Copy every line in which the string "joints" occurs.
● ● ●
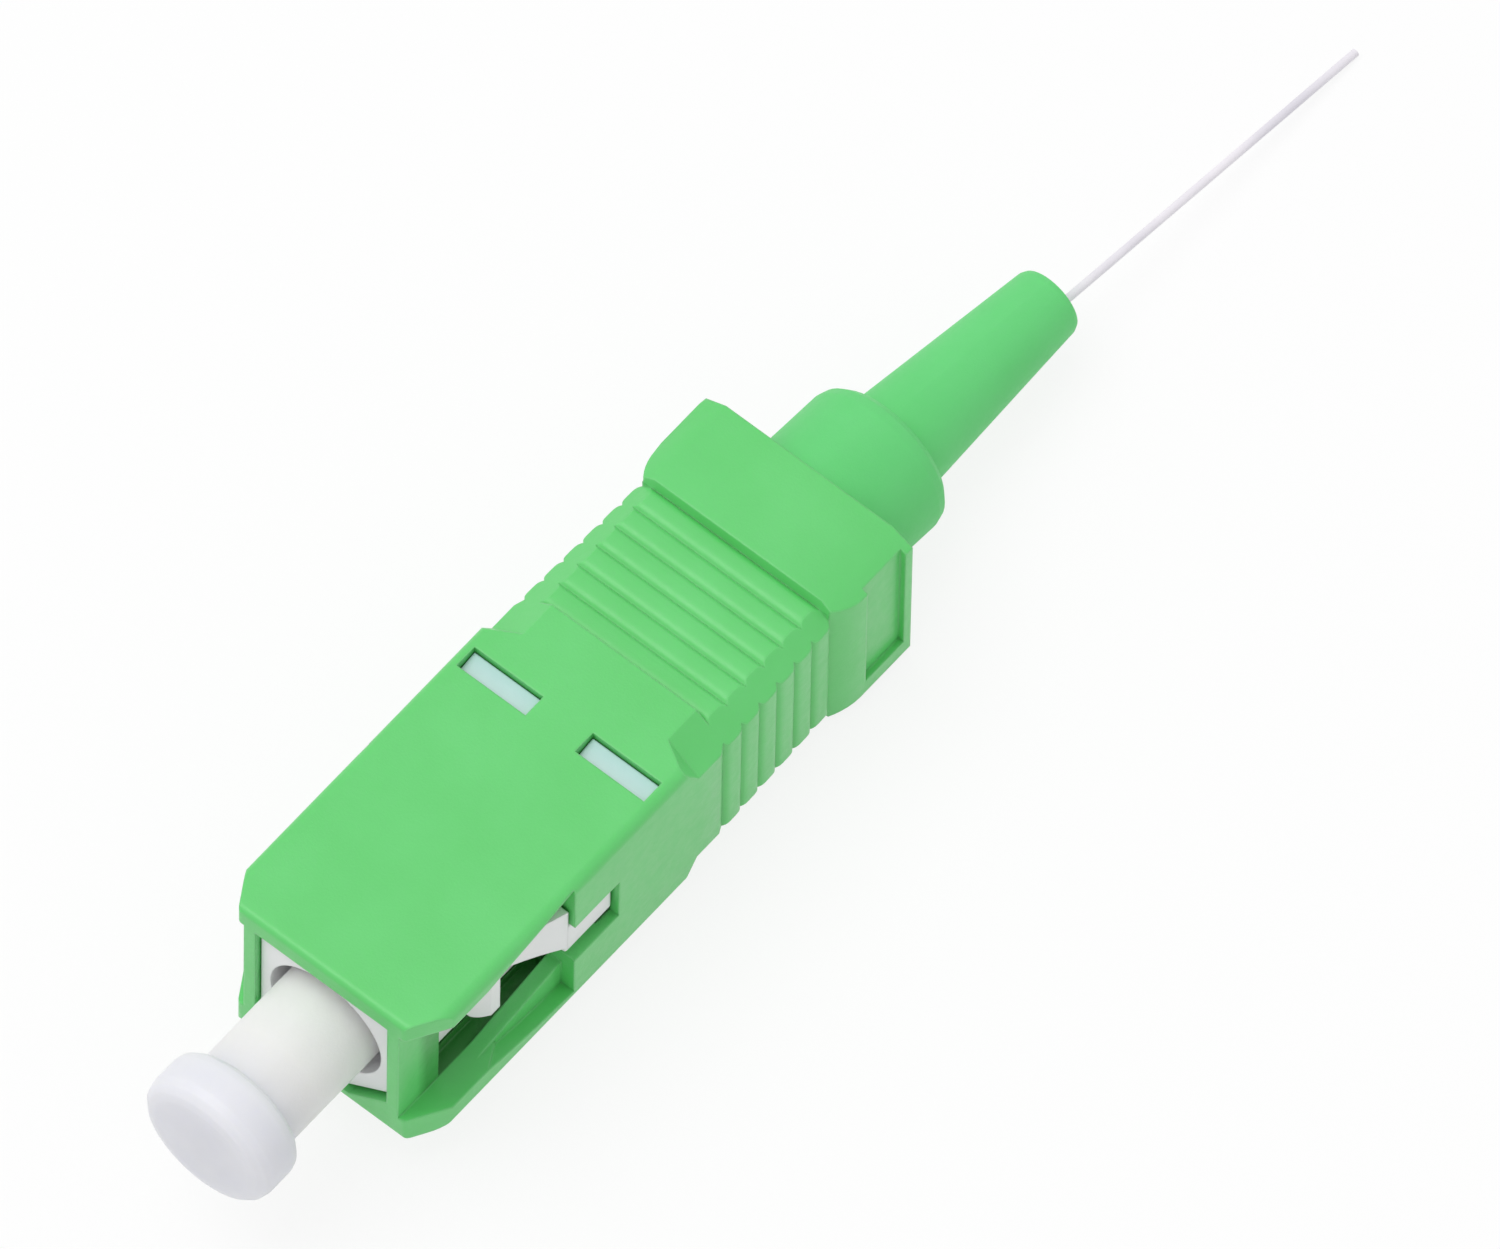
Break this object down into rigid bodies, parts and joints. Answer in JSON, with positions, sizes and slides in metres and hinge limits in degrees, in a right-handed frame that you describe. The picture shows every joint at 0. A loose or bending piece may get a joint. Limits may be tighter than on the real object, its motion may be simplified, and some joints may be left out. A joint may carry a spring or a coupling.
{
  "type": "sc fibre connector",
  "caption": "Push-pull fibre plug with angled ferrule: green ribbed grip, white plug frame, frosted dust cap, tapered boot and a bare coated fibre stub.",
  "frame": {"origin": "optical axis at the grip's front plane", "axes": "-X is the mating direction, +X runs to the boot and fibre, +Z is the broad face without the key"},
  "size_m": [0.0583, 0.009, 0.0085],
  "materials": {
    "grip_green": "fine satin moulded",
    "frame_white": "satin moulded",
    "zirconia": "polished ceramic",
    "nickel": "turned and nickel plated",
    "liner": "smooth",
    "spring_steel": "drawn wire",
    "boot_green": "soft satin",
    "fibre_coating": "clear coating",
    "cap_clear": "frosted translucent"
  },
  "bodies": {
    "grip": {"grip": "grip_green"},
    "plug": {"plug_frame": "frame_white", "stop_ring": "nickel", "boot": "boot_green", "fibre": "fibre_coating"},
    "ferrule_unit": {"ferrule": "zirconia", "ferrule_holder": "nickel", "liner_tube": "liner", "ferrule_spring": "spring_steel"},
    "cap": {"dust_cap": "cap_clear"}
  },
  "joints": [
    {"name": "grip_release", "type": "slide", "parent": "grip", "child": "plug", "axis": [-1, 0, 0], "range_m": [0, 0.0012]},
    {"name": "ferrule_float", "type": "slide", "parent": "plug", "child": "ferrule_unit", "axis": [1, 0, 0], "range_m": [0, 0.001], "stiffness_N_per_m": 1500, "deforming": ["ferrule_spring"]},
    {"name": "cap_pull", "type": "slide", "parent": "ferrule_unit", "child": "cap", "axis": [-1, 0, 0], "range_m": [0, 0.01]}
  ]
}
● ● ●
## [ANSWER BELOW]
Break this object down into rigid bodies, parts and joints. Answer in JSON, with positions, sizes and slides in metres and hinge limits in degrees, in a right-handed frame that you describe. The picture shows every joint at 0. A loose or bending piece may get a joint. Limits may be tighter than on the real object, its motion may be simplified, and some joints may be left out. A joint may carry a spring or a coupling.
  "joints": [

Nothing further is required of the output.